The US Patent and Trademark Office announced today that it was entering into a two year, no cost agreement with Google to make bulk electronic patent and trademark public data available. The USPTO provides the data, Google hosts it for the public.
By the USPTO’s estimate this is going to be about ten terabytes of data, and includes patent grants and applications, trademark applications, and patent and trademark assignments, with more data (like trademark file histories) available in the future. Google’s hosting this data right now; you can see it at http://www.google.com/googlebooks/uspto.html.
Google divides this hosted files into two pages: patents and trademarks. Google notes that it is only hosting the data provided by the USPTO; it isn’t altering it or changing it in any way. And this is BULK hosting. The patent data download page lets you choose between several different types of information (Grant images, Grant full text, Grant bibliographic data, Published applications, Assignments, Maintenance fee events, USPTO Red Book and Classification information) but when you pick one of them you’ll get a list of years and a list of files. I downloaded a patent assignment file and looked at it. It was a small XML file.

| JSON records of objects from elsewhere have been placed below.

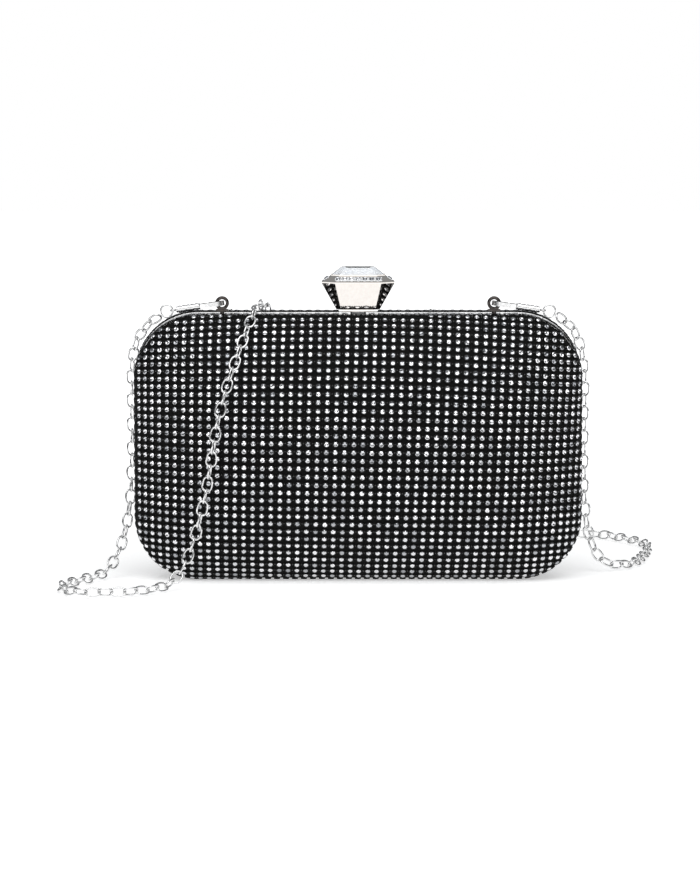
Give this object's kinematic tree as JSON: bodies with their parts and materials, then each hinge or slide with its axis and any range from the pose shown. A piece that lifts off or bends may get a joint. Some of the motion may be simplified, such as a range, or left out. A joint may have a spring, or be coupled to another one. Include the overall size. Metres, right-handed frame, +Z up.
{
  "type": "evening bag",
  "caption": "Hard evening clutch in two hinged pillow-shaped halves, covered in round stones, with a jewelled top clasp and a detachable metal chain strap.",
  "frame": {"origin": "on the standing surface, under the middle of the bag without its strap", "axes": "+X to the right along the bag's width, +Y to the rear through its depth, +Z up"},
  "size_m": [0.2726, 0.1894, 0.1397],
  "materials": {
    "stone_cover": "gloss",
    "foam": "matte",
    "shell_board": "matte",
    "lining_satin": "satin",
    "frame_metal": "polished",
    "steel": "satin",
    "clasp_metal": "polished",
    "crystal": "polished",
    "eye_metal": "polished",
    "hook_metal": "polished",
    "chain_metal": "polished"
  },
  "bodies": {
    "root": {"chain_crossing": "chain_metal", "chain_eye_left": "eye_metal", "chain_eye_right": "eye_metal", "chain_left": "chain_metal", "chain_rear_drop": "chain_metal", "chain_right": "chain_metal", "clasp_base": "clasp_metal", "clasp_spring": "steel", "eye_washers": "steel", "front_cover": "stone_cover", "front_frame": "frame_metal", "front_lining": "lining_satin", "front_padding": "foam", "front_shell": "shell_board", "gusset_left": "lining_satin", "gusset_right": "lining_satin", "hinge_front_knuckles": "frame_metal", "hinge_pins": "steel", "hook_body_left": "hook_metal", "hook_body_right": "hook_metal", "hook_gate_pin_left": "steel", "hook_gate_pin_right": "steel", "hook_ring_left": "hook_metal", "hook_ring_right": "hook_metal", "hook_spring_left": "steel", "hook_spring_right": "steel", "hook_swivel_left": "hook_metal", "hook_swivel_right": "hook_metal"},
    "rear_half": {"rear_cover": "stone_cover", "rear_padding": "foam", "rear_shell": "shell_board", "rear_lining": "lining_satin", "rear_frame": "frame_metal", "rear_slip_pocket": "lining_satin", "hinge_rear_knuckles": "frame_metal", "latch_catch": "steel"},
    "clasp": {"clasp_body": "clasp_metal", "clasp_pin": "steel", "clasp_latch": "steel", "clasp_bezel": "clasp_metal", "clasp_crystal": "crystal", "clasp_pave_stones": "crystal"},
    "hook_gate_left": {"hook_gate_left": "hook_metal"},
    "hook_gate_right": {"hook_gate_right": "hook_metal"}
  },
  "joints": [
    {"name": "bag_hinge", "type": "hinge", "parent": "root", "child": "rear_half", "pos_m": [0, 0, 0.002], "axis": [-1, 0, 0], "range_deg": [0, 40], "deforming": ["gusset_left", "gusset_right", "chain_crossing", "chain_rear_drop"]},
    {"name": "clasp_tilt", "type": "hinge", "parent": "root", "child": "clasp", "pos_m": [0, 0, 0.125], "axis": [-1, 0, 0], "range_deg": [0, 8], "stiffness_Nm_per_rad": 0.3, "springref_deg": -8.59},
    {"name": "left_gate", "type": "hinge", "parent": "root", "child": "hook_gate_left", "pos_m": [-0.06782, 0.0006, 0.12253], "axis": [0.1444, 0, -0.9895], "range_deg": [0, 10], "stiffness_Nm_per_rad": 0.005, "springref_deg": -17.19},
    {"name": "right_gate", "type": "hinge", "parent": "root", "child": "hook_gate_right", "pos_m": [0.06782, 0.0006, 0.12253], "axis": [0.1444, 0, 0.9895], "range_deg": [0, 10], "stiffness_Nm_per_rad": 0.005, "springref_deg": -17.19}
  ]
}
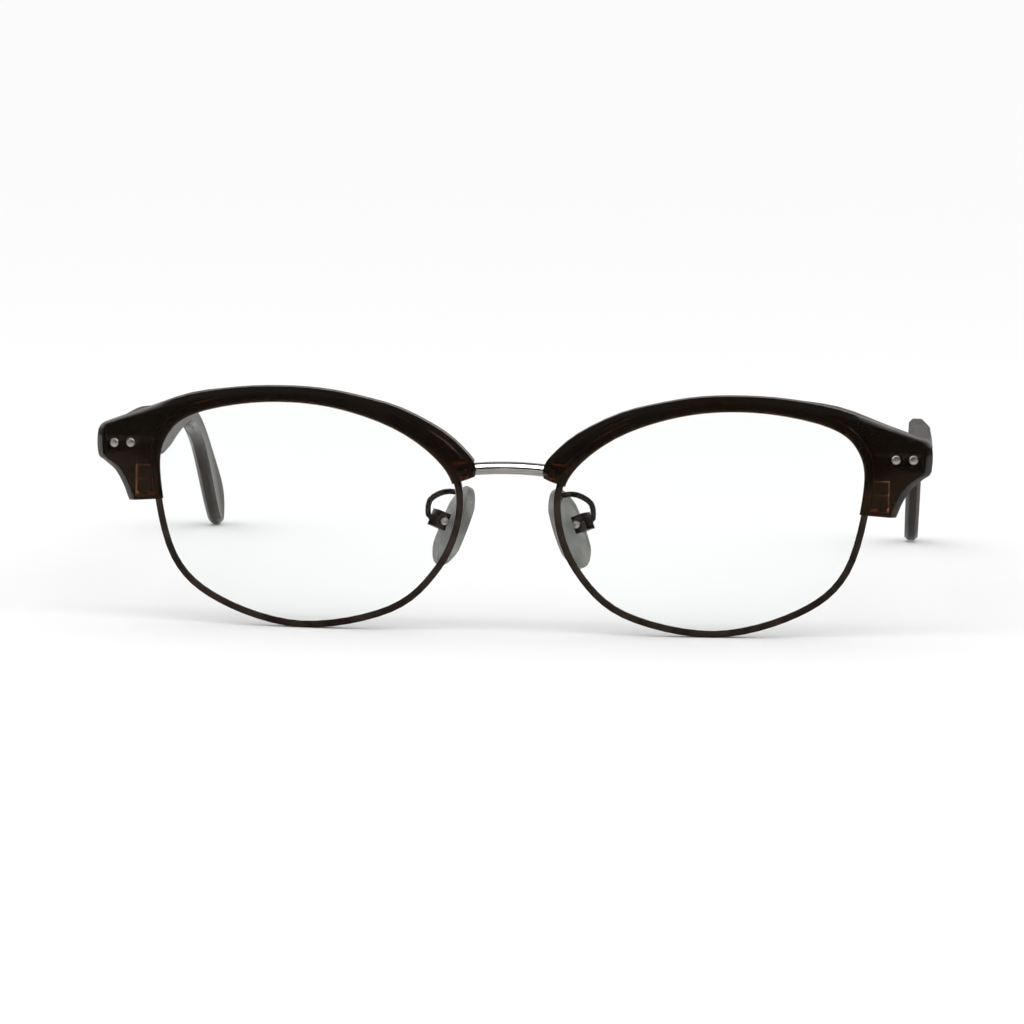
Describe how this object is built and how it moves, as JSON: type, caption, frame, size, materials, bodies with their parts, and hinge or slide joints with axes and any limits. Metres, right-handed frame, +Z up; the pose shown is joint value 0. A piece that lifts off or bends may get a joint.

I looked at the trademark data page, which consists of Grants & applications, 1870-2008, Recent applications, Recent assignments, and Trademark Trial and Appeal Board decisions. Recent Assignments was another huge set of zip files for the last three years. I downloaded one at random and opened it. It’s an XML file with information about the schema at the top and a bewildering array of text below, using that schema, that was meant for text parsers or bots, not people.
I’m kind of surprised that Google is making this available as ZIP files; maybe it wants you to download it to your own machines before you start slicing and dicing it. I don’t do a lot of trademark and patent research; all I know is that there’s a LOT of data here, and according to the press release there’s going to be even more.